My partner's work permit expires in April 2016 and we are now starting to organize documents for renewal. One of the requirements listed on the VFS website is the following:
A certificate by the Department of Labour confirming that-
- The applicant continues to be employed in line with the labour standards;
- A contract of employment stipulating the conditions of employment and signed by both the employer and the applicant; and
- Full particulars of the employer, including, where applicable, proof of registration of the business with the Commission on Intellectual Property and Companies (CIPC).

We are not sure how to go about obtaining this certificate from Labour - neither is my partner's employer. Does anyone have experience with this?


----------



## Fynbos (Jan 8, 2015)

It usually takes about 2-4 months to gather the documents and submit the application. In essence, it's a letter of recommendation that is issued by the Department of Labour that confirms that a due diligence search was done to try and find a suitable local candidate. There is a whole list of documents, including an advert that needs to be placed in a national publication and a skills plan, etc. The quickest outcome we've received has been 2 months, so it's wise that you've started so soon. 

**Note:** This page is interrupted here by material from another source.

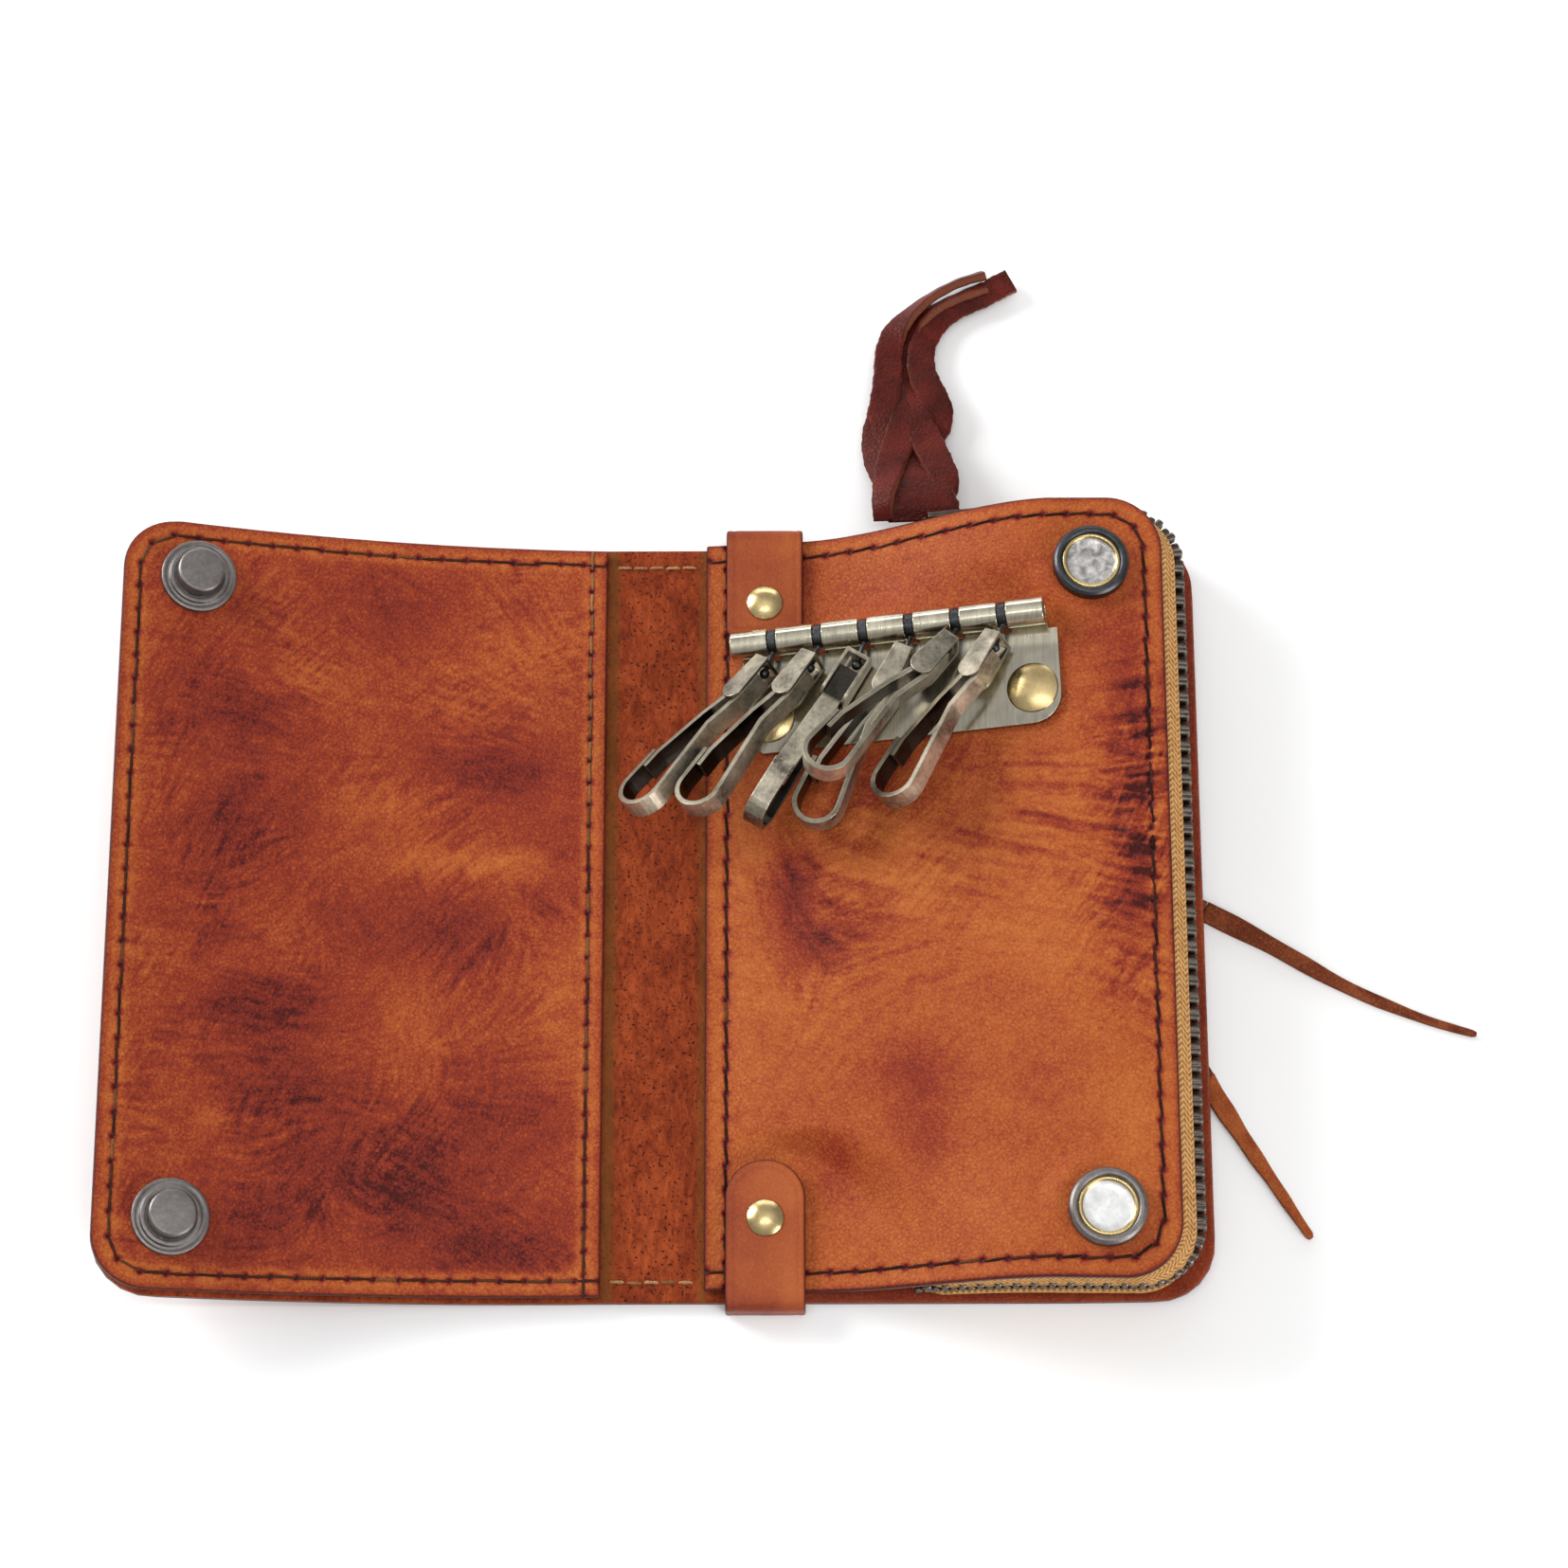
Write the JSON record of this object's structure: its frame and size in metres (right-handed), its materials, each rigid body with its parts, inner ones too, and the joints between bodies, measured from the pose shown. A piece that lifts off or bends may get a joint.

All the best with your application


----------



## dave smythe (Dec 16, 2014)

Hi I am not sure what the answer is.... does anyone know where I can get a list of requirements for the DoL? According to VFS I can just walk in there and apply for the certificate but this does not make sense.


----------



## daudi78 (Nov 20, 2014)

Hi Dave,

Here is the list of requirements from department of labour. Please note that they don't deal with the employee directly. Your employer or someone nominated by the employer will be the one dealing with them. Below i have copied and pasted from a word document sent to me. You will notice there are some points missing. I have deleted things that are no longer required. I have attached the document.

1.1 Application form: DHA application form (DHA-1738) for first time applicant; (DHA-1739) for renewal & (DHA-1740) for conversion is attached to the application (DHA) ;(DHA-947) for Permanent Residence.
1.2 ‘Powers of attorney’: letter is attached if the employer is represented by an agency in the application process (Employer);
1.3 Labour Migrant’s ID photo: The applicant’s portrait ID photo is affixed to the work permit application form (DHA)-if labour migrant already identified;
1.4 Job description of the vacancy applied for.
1.5 ‘SAQA Certification of Evaluation’: If the applicant labour migrant has academic qualification certificates acquired abroad, a ‘SAQA Certification of Evaluation’ duly signed by a competent SAQA authority and indicating the South African equivalent(s) must be attached;
1.6 Contract of Employment: A duly completed and signed contract of employment document should be attached to the application package (Employer);
1.7 Workplace Skills Plan (WSP) submitted-for designated employer-(as defined in the Employment Equity Act (No. 55 of 1998);
1.8 Employment Equity Plan (EEP) submitted- for designated employer;
1.9 Copy of a job advert - Not older than four (04) months as at application time-as audit evidence that the client employer conducted labour search within South Africa;
1.10 Interview notes: Selection interview notes by the employer indicating the rationale for recruited local citizens not being suitable for the vacant post or reasons for the locals not being considered at all;
1.11 Copies of CVs of candidates interviewed for the post(s)

1.16 ESSA Form: A fully completed ESSA Opportunity Registration Form.


----------



## daudi78 (Nov 20, 2014)

It seems like there was a problem attaching the document. Here is the link https://drive.google.com/open?id=0B5ZHS0axqqZ_RDN2VkNUeHFJT0ppODBHUEJRVzFqaktVNjlN&authuser=0


----------



## dave smythe (Dec 16, 2014)

Wow thank you very much! This will be a great help


----------



## dave smythe (Dec 16, 2014)

I think it is going to be a lot easier to apply for spouse permit with work endorsement, apparently it is not a requirement to get all these documents for a work endorsement


----------